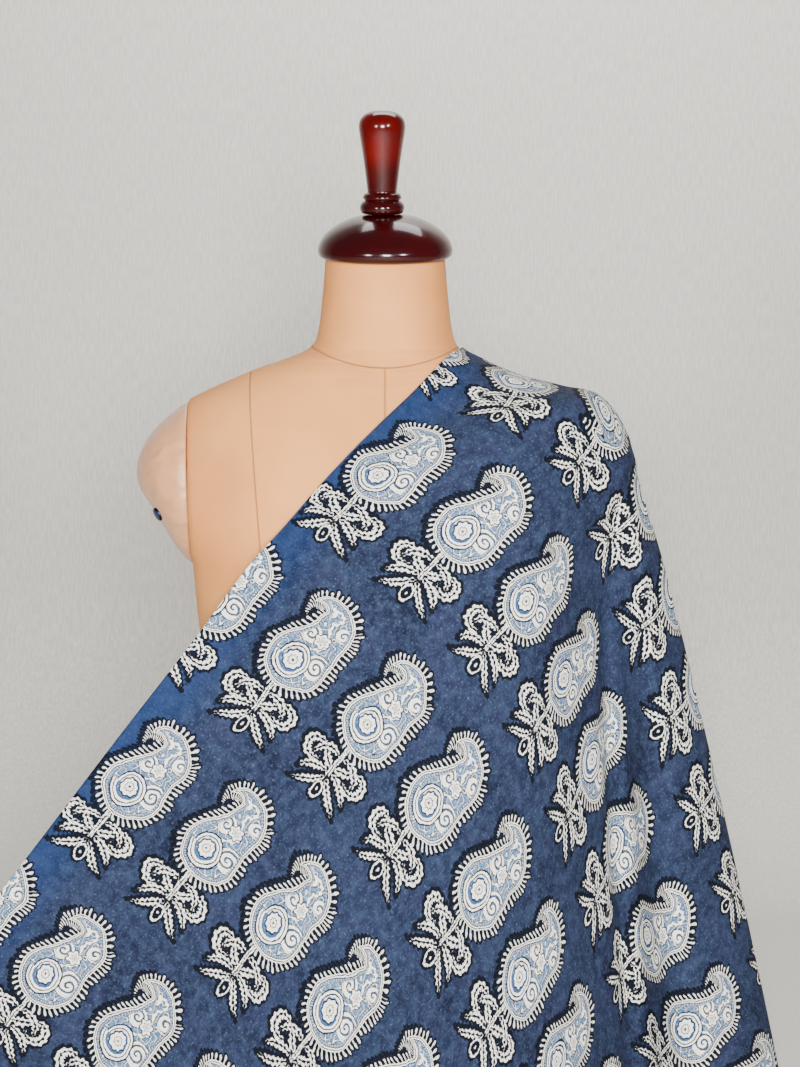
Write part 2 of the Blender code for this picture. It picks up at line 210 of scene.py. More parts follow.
class Graph:
    """A node tree that is built one node at a time."""

    def __init__(self, name: str) -> None:
        """Start an empty material of this name."""
        self.material = bpy.data.materials.new(name)
        self.material.use_nodes = True
        self.tree = self.material.node_tree
        self.tree.nodes.clear()

    def node(self, kind: str, **settings: object) -> bpy.types.Node:
        """Add a node of a kind, with its settings."""
        made = self.tree.nodes.new(kind)
        for key, value in settings.items():
            setattr(made, key, value)
        return made

    def out(self, made: bpy.types.Node, key: int | str = 0) -> Link:
        """One output of a node, the first unless a place or a name is given."""
        return Link(self, made.outputs[key])

    def feed(self, socket: bpy.types.NodeSocket, value: object) -> None:
        """Join a link to an input, or set the input's own value, a colour as an opaque one."""
        if isinstance(value, Link):
            self.tree.links.new(value.socket, socket)
        elif value is not None:
            socket.default_value = (*value, 1.0) if socket.type == "RGBA" else value

    def math(self, operation: str, a: object, b: object = None, c: object = None) -> Link:
        """One Math node.

        Args:
            operation: the Math node's operation.
            a, b, c: its inputs, each a link or a number.

        Returns:
            The result.
        """
        made = self.node("ShaderNodeMath", operation=operation)
        for socket, value in zip(made.inputs, (a, b, c)):
            self.feed(socket, value)
        return self.out(made)

    def least(self, found: Link, *others: object) -> Link:
        """The least of some numbers."""
        for other in others:
            found = self.math("MINIMUM", found, other)
        return found

    def most(self, found: Link, *others: object) -> Link:
        """The greatest of some numbers."""
        for other in others:
            found = self.math("MAXIMUM", found, other)
        return found

    def vector(self, operation: str, a: object, b: object = None) -> Link:
        """One Vector Math node, with its number result where it has one."""
        made = self.node("ShaderNodeVectorMath", operation=operation)
        self.feed(made.inputs[0], a)
        if b is not None:
            self.feed(made.inputs["Scale"] if operation == "SCALE" else made.inputs[1], b)
        numbers = ("LENGTH", "DISTANCE", "DOT_PRODUCT")
        return self.out(made, "Value" if operation in numbers else "Vector")

    def axes(self, place: Link) -> tuple[Link, Link, Link]:
        """Split a place into its x, y and z."""
        made = self.node("ShaderNodeSeparateXYZ")
        self.feed(made.inputs[0], place)
        return self.out(made, 0), self.out(made, 1), self.out(made, 2)

    def joined(self, x: Link, y: Link) -> Link:
        """Join an x and a y into a place."""
        made = self.node("ShaderNodeCombineXYZ")
        self.feed(made.inputs[0], x)
        self.feed(made.inputs[1], y)
        return self.out(made)

    def bearing(self, away: Link) -> Link:
        """Angle of an offset in the x and y plane, in radians."""
        x, y, _ = self.axes(away)
        return self.math("ARCTAN2", y, x)

    def mix(self, share: object, a: object, b: object) -> Link:
        """Mix two colours by a share."""
        made = self.node("ShaderNodeMix", data_type="RGBA")
        for number, value in ((0, share), (6, a), (7, b)):
            self.feed(made.inputs[number], value)
        return self.out(made, 2)

    def noise(self, place: Link, scale: float, detail: float = 2.0, rough: float = 0.5) -> Link:
        """Noise between 0 and 1 at a place."""
        made = self.node("ShaderNodeTexNoise")
        self.feed(made.inputs["Vector"], place)
        for name, value in (("Scale", scale), ("Detail", detail), ("Roughness", rough)):
            made.inputs[name].default_value = value
        return self.out(made, "Fac")

    def spread(self, value: Link, low: float, high: float, to_low: float = 0.0,
               to_high: float = 1.0) -> Link:
        """Map a range smoothly onto another, held at its ends."""
        made = self.node("ShaderNodeMapRange", interpolation_type="SMOOTHSTEP")
        self.feed(made.inputs["Value"], value)
        for name, number in (("From Min", low), ("From Max", high), ("To Min", to_low),
                             ("To Max", to_high)):
            made.inputs[name].default_value = number
        return self.out(made, "Result")

    def bump(self, height: Link, depth: float, strength: float = 1.0, below: object = None) -> Link:
        """Bump from a height between 0 and 1.

        Args:
            height: the height.
            depth: depth of the relief in metres.
            strength: share of it that shows.
            below: an earlier bump that this one lies on.

        Returns:
            The bent normal.
        """
        made = self.node("ShaderNodeBump")
        self.feed(made.inputs["Height"], height)
        self.feed(made.inputs["Normal"], below)
        made.inputs["Distance"].default_value = depth
        made.inputs["Strength"].default_value = strength
        return self.out(made, "Normal")

    def surface(self, colour: object, roughness: object, normal: object = None,
                **levels: object) -> bpy.types.Material:
        """Close the tree with its shader.

        Args:
            colour: a colour or its link.
            roughness: a number or its link.
            normal: the bent normal, if any.
            levels: other inputs of the shader by name, with _ for each space.

        Returns:
            The finished material.
        """
        shader = self.node("ShaderNodeBsdfPrincipled")
        levels.update(Base_Color=colour, Roughness=roughness, Normal=normal)
        for name, value in levels.items():
            self.feed(shader.inputs[name.replace("_", " ")], value)
        out = self.node("ShaderNodeOutputMaterial")
        self.tree.links.new(shader.outputs[0], out.inputs["Surface"])
        return self.material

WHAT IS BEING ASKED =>
What are the exact lines from the beginning of the material through the line containing "self.tree.nodes.clear()"? Write out those lines alone.

RESULT FOR THIS EXERCISE =>
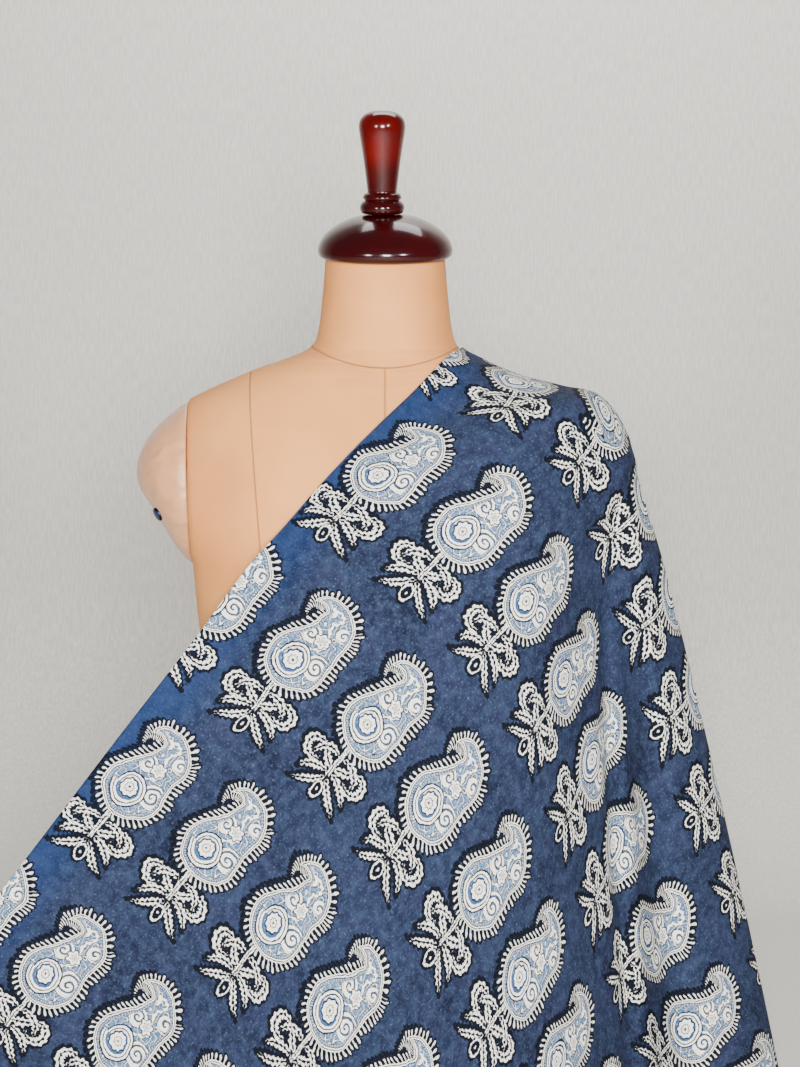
Write part 2 of the Blender code for this picture. It picks up at line 210 of scene.py. More parts follow.
class Graph:
    """A node tree that is built one node at a time."""

    def __init__(self, name: str) -> None:
        """Start an empty material of this name."""
        self.material = bpy.data.materials.new(name)
        self.material.use_nodes = True
        self.tree = self.material.node_tree
        self.tree.nodes.clear()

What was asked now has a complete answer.